DATA FOR THE TASK:
+++++
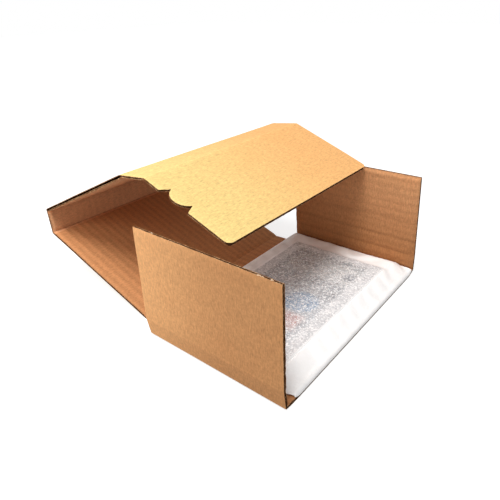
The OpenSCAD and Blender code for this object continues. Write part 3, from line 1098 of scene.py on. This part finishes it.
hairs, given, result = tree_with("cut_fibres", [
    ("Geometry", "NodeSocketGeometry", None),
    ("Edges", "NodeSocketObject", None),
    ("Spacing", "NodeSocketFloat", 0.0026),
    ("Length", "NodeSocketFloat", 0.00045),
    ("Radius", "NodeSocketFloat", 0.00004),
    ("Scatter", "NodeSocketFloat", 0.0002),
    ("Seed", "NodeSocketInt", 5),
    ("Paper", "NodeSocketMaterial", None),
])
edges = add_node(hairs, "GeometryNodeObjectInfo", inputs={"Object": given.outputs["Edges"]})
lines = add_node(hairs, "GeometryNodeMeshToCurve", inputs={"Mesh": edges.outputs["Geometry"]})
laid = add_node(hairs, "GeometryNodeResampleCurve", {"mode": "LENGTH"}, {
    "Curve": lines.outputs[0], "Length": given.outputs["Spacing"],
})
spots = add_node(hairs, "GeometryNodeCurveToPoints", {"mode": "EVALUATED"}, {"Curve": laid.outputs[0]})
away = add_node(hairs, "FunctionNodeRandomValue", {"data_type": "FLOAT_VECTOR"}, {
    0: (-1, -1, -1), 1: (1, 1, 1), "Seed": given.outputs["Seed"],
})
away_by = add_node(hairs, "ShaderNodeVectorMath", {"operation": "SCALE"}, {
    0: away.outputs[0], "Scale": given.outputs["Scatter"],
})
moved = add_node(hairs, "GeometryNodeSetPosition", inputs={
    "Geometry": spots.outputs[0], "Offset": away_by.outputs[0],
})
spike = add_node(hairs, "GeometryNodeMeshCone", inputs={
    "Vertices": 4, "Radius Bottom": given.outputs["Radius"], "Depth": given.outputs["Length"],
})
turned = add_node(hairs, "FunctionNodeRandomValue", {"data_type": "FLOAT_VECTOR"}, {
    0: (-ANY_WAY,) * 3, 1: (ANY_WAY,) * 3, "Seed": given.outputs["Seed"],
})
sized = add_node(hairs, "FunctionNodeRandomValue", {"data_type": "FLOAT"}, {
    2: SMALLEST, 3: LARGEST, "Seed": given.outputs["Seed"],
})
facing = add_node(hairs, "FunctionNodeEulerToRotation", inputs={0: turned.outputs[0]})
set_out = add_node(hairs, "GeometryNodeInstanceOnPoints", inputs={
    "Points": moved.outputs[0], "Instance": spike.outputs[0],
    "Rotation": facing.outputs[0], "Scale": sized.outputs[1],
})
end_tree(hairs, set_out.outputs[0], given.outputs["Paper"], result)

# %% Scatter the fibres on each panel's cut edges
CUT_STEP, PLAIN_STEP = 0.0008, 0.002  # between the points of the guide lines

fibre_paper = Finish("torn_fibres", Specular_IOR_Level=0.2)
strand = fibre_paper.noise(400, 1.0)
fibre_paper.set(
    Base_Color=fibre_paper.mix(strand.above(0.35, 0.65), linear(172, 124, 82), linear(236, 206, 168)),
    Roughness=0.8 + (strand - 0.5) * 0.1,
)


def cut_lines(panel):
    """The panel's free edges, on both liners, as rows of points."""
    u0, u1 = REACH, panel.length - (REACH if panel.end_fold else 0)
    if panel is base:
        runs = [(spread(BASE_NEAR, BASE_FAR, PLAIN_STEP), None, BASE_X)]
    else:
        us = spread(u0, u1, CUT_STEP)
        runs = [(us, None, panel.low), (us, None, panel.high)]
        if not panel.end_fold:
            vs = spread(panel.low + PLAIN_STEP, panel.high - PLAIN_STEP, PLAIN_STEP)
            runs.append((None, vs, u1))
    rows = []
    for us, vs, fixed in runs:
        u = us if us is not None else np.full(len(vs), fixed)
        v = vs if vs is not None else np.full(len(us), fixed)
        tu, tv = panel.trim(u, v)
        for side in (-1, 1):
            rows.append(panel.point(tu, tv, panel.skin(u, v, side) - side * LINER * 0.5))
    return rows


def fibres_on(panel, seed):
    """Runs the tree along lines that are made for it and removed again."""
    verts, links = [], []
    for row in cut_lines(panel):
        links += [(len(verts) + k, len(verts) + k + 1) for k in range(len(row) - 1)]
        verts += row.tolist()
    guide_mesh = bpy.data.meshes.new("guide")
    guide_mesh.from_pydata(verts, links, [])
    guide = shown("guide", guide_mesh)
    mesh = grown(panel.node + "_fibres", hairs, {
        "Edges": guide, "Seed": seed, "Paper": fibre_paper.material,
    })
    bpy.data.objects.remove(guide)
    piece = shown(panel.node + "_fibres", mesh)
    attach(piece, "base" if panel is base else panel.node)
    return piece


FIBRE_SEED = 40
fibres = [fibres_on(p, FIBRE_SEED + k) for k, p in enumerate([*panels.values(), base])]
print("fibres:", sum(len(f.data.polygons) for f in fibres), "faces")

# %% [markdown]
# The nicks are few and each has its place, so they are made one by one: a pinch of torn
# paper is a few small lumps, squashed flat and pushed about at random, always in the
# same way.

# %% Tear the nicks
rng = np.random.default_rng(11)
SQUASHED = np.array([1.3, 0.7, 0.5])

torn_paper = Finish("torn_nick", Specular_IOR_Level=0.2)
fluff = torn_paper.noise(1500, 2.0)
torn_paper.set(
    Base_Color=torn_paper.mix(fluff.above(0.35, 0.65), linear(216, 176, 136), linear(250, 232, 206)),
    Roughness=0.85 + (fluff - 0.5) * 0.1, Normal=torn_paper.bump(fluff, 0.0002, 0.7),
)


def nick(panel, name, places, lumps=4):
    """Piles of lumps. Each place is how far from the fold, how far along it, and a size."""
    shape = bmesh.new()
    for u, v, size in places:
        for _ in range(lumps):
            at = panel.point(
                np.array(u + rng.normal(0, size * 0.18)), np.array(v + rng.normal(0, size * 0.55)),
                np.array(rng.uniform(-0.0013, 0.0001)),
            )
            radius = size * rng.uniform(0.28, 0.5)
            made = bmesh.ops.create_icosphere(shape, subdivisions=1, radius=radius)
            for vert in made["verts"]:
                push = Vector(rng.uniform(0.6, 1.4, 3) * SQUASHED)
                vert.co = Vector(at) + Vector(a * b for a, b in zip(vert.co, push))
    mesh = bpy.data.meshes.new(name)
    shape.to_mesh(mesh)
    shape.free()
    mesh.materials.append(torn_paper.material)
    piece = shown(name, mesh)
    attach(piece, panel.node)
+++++
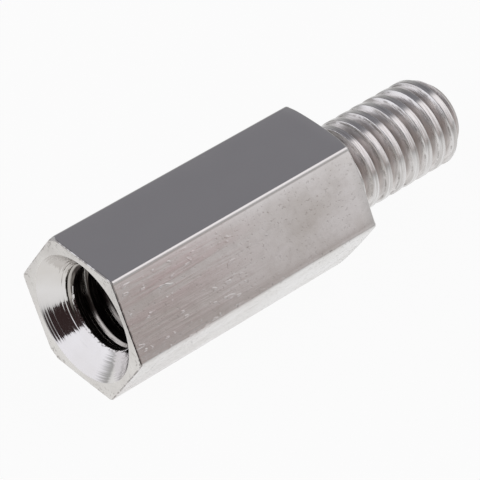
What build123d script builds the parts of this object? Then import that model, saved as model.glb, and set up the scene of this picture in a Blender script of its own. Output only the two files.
+++++
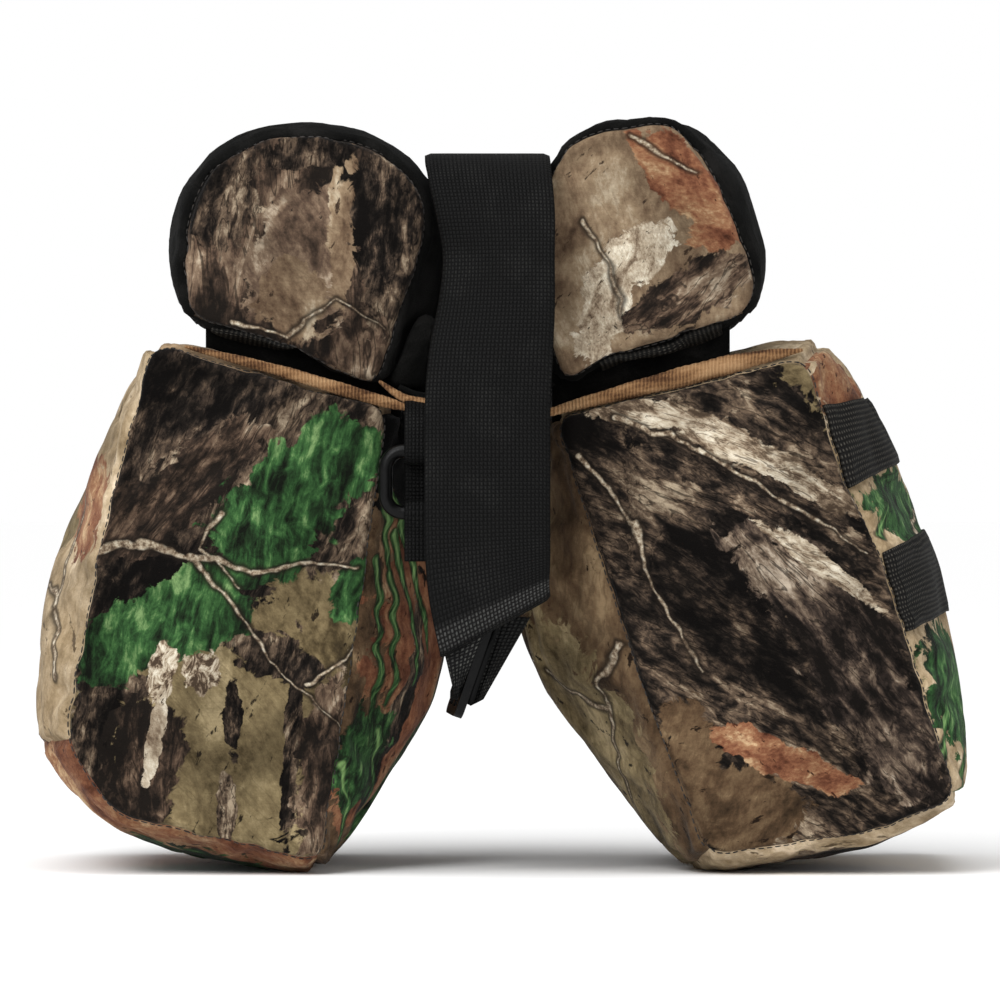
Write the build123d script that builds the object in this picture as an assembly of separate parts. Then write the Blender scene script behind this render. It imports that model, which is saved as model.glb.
+++++
WORK REQUIRED: From the records above, give again exactly the lines running from the line with "base else panel.node)" to the line with "sum(len(f.data.polygons) for f", inclusive.

TASK OUTPUT:
    attach(piece, "base" if panel is base else panel.node)
    return piece


FIBRE_SEED = 40
fibres = [fibres_on(p, FIBRE_SEED + k) for k, p in enumerate([*panels.values(), base])]
print("fibres:", sum(len(f.data.polygons) for f in fibres), "faces")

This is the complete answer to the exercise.